- _TASK DIRECTIONS_: Write out all of the data exactly as it appears.

- _DATA EXTRACT_:

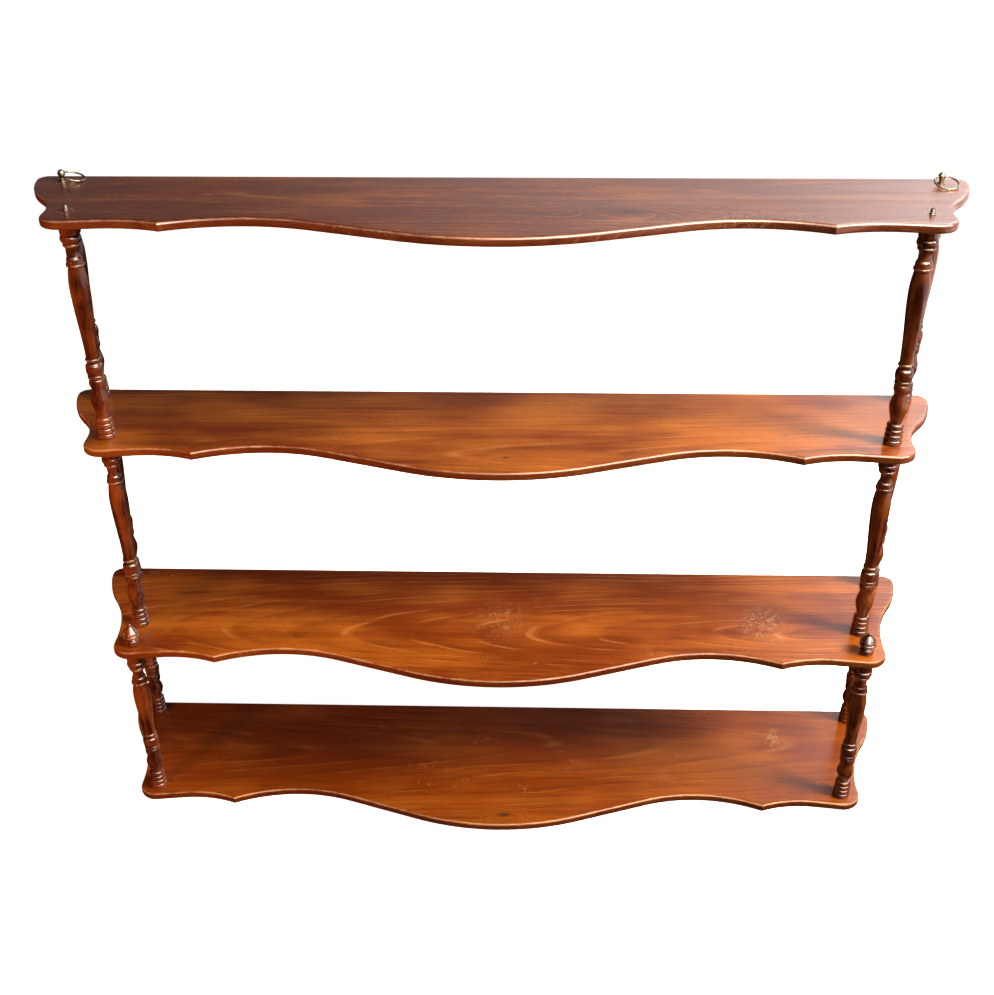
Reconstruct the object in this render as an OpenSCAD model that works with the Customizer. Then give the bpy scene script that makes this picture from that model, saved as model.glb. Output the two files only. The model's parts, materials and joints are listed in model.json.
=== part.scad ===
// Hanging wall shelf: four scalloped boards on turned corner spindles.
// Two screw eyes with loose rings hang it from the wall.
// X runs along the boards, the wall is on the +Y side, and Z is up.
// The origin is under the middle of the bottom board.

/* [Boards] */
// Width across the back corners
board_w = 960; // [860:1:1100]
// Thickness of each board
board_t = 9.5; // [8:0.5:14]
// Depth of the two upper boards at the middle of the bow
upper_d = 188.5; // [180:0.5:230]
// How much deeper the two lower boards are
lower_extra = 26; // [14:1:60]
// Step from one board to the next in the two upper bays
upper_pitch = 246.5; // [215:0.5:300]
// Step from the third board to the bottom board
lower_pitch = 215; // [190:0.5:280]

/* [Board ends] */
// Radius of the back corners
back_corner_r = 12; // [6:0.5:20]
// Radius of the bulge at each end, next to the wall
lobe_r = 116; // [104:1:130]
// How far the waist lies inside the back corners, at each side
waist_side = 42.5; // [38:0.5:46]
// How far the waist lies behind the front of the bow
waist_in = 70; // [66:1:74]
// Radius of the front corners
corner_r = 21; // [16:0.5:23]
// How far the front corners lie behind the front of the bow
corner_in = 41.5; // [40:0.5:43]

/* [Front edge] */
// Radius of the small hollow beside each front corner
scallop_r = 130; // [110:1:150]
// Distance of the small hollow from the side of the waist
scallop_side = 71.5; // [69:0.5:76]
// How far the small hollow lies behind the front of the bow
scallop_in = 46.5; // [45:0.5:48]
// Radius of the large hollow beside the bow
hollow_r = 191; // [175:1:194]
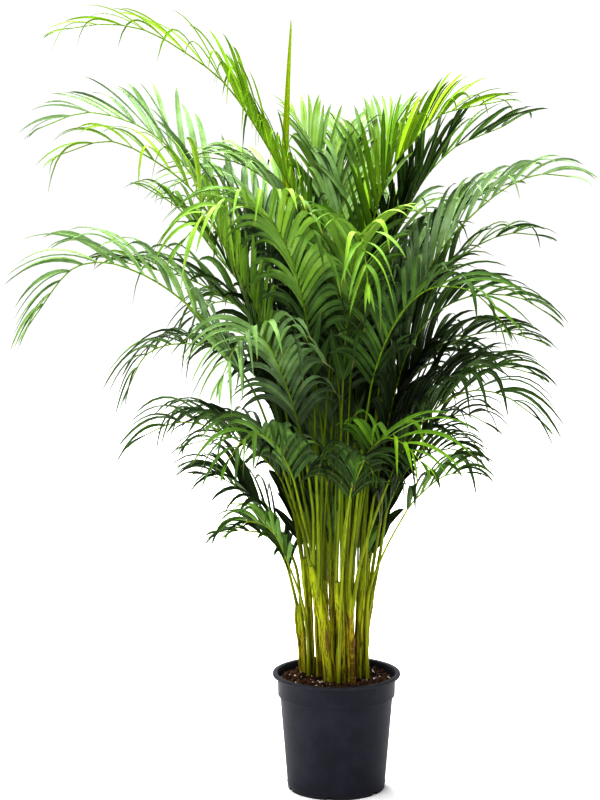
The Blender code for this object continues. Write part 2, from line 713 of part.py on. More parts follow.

- _SOLUTION TO THIS TASK_:
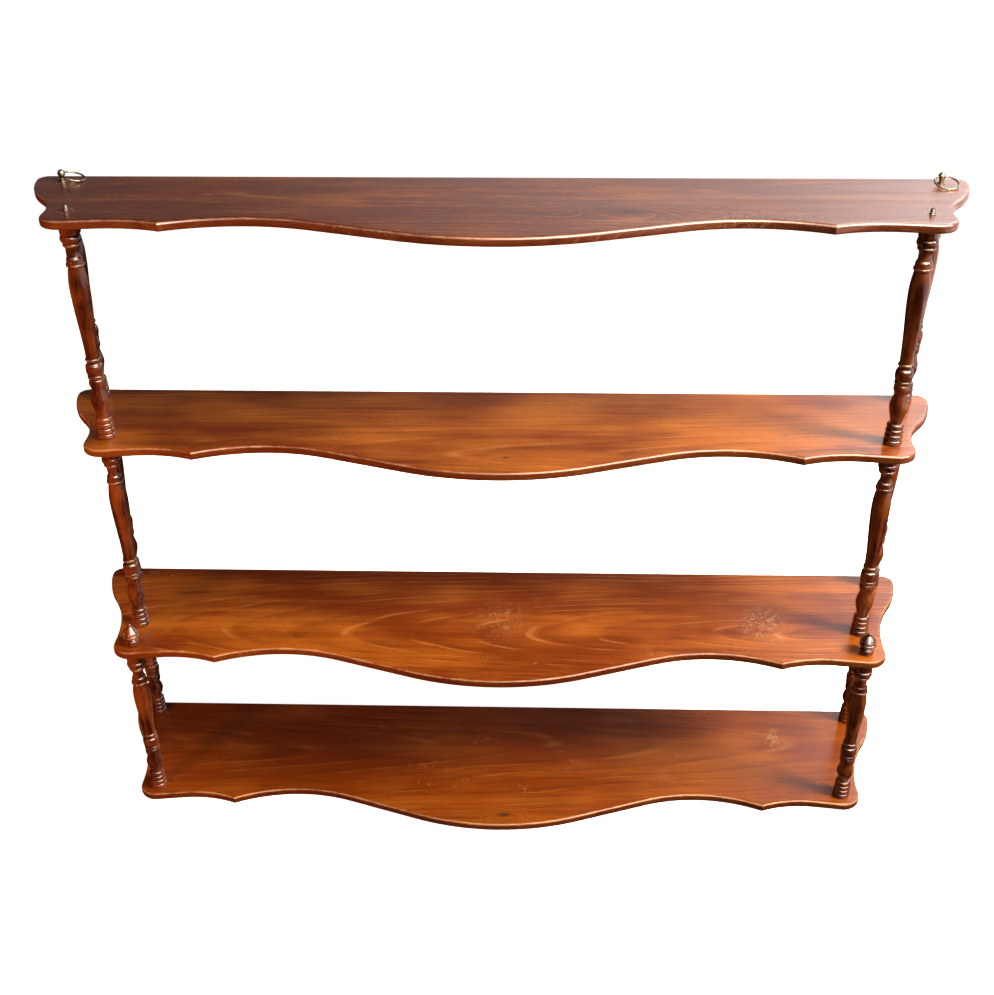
Reconstruct the object in this render as an OpenSCAD model that works with the Customizer. Then give the bpy scene script that makes this picture from that model, saved as model.glb. Output the two files only. The model's parts, materials and joints are listed in model.json.
=== part.scad ===
// Hanging wall shelf: four scalloped boards on turned corner spindles.
// Two screw eyes with loose rings hang it from the wall.
// X runs along the boards, the wall is on the +Y side, and Z is up.
// The origin is under the middle of the bottom board.

/* [Boards] */
// Width across the back corners
board_w = 960; // [860:1:1100]
// Thickness of each board
board_t = 9.5; // [8:0.5:14]
// Depth of the two upper boards at the middle of the bow
upper_d = 188.5; // [180:0.5:230]
// How much deeper the two lower boards are
lower_extra = 26; // [14:1:60]
// Step from one board to the next in the two upper bays
upper_pitch = 246.5; // [215:0.5:300]
// Step from the third board to the bottom board
lower_pitch = 215; // [190:0.5:280]

/* [Board ends] */
// Radius of the back corners
back_corner_r = 12; // [6:0.5:20]
// Radius of the bulge at each end, next to the wall
lobe_r = 116; // [104:1:130]
// How far the waist lies inside the back corners, at each side
waist_side = 42.5; // [38:0.5:46]
// How far the waist lies behind the front of the bow
waist_in = 70; // [66:1:74]
// Radius of the front corners
corner_r = 21; // [16:0.5:23]
// How far the front corners lie behind the front of the bow
corner_in = 41.5; // [40:0.5:43]

/* [Front edge] */
// Radius of the small hollow beside each front corner
scallop_r = 130; // [110:1:150]
// Distance of the small hollow from the side of the waist
scallop_side = 71.5; // [69:0.5:76]
// How far the small hollow lies behind the front of the bow
scallop_in = 46.5; // [45:0.5:48]
// Radius of the large hollow beside the bow
hollow_r = 191; // [175:1:194]
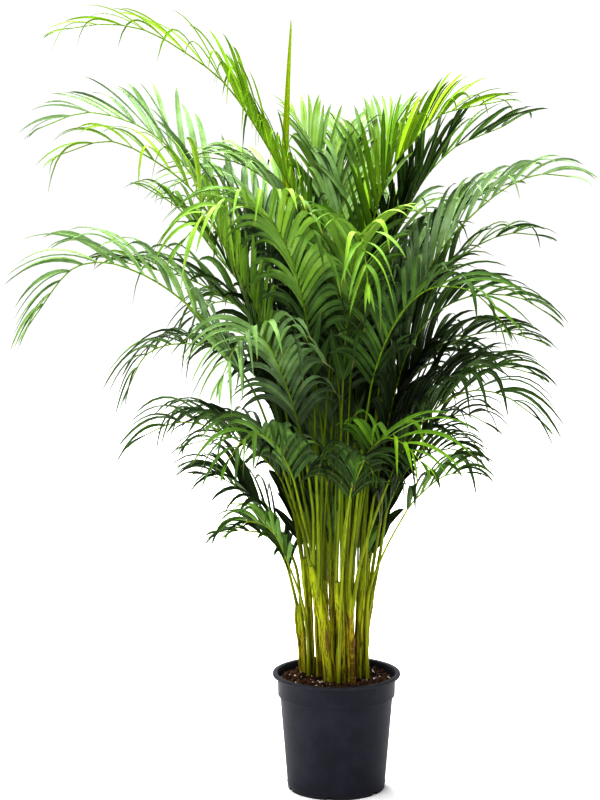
The Blender code for this object continues. Write part 2, from line 713 of part.py on. More parts follow.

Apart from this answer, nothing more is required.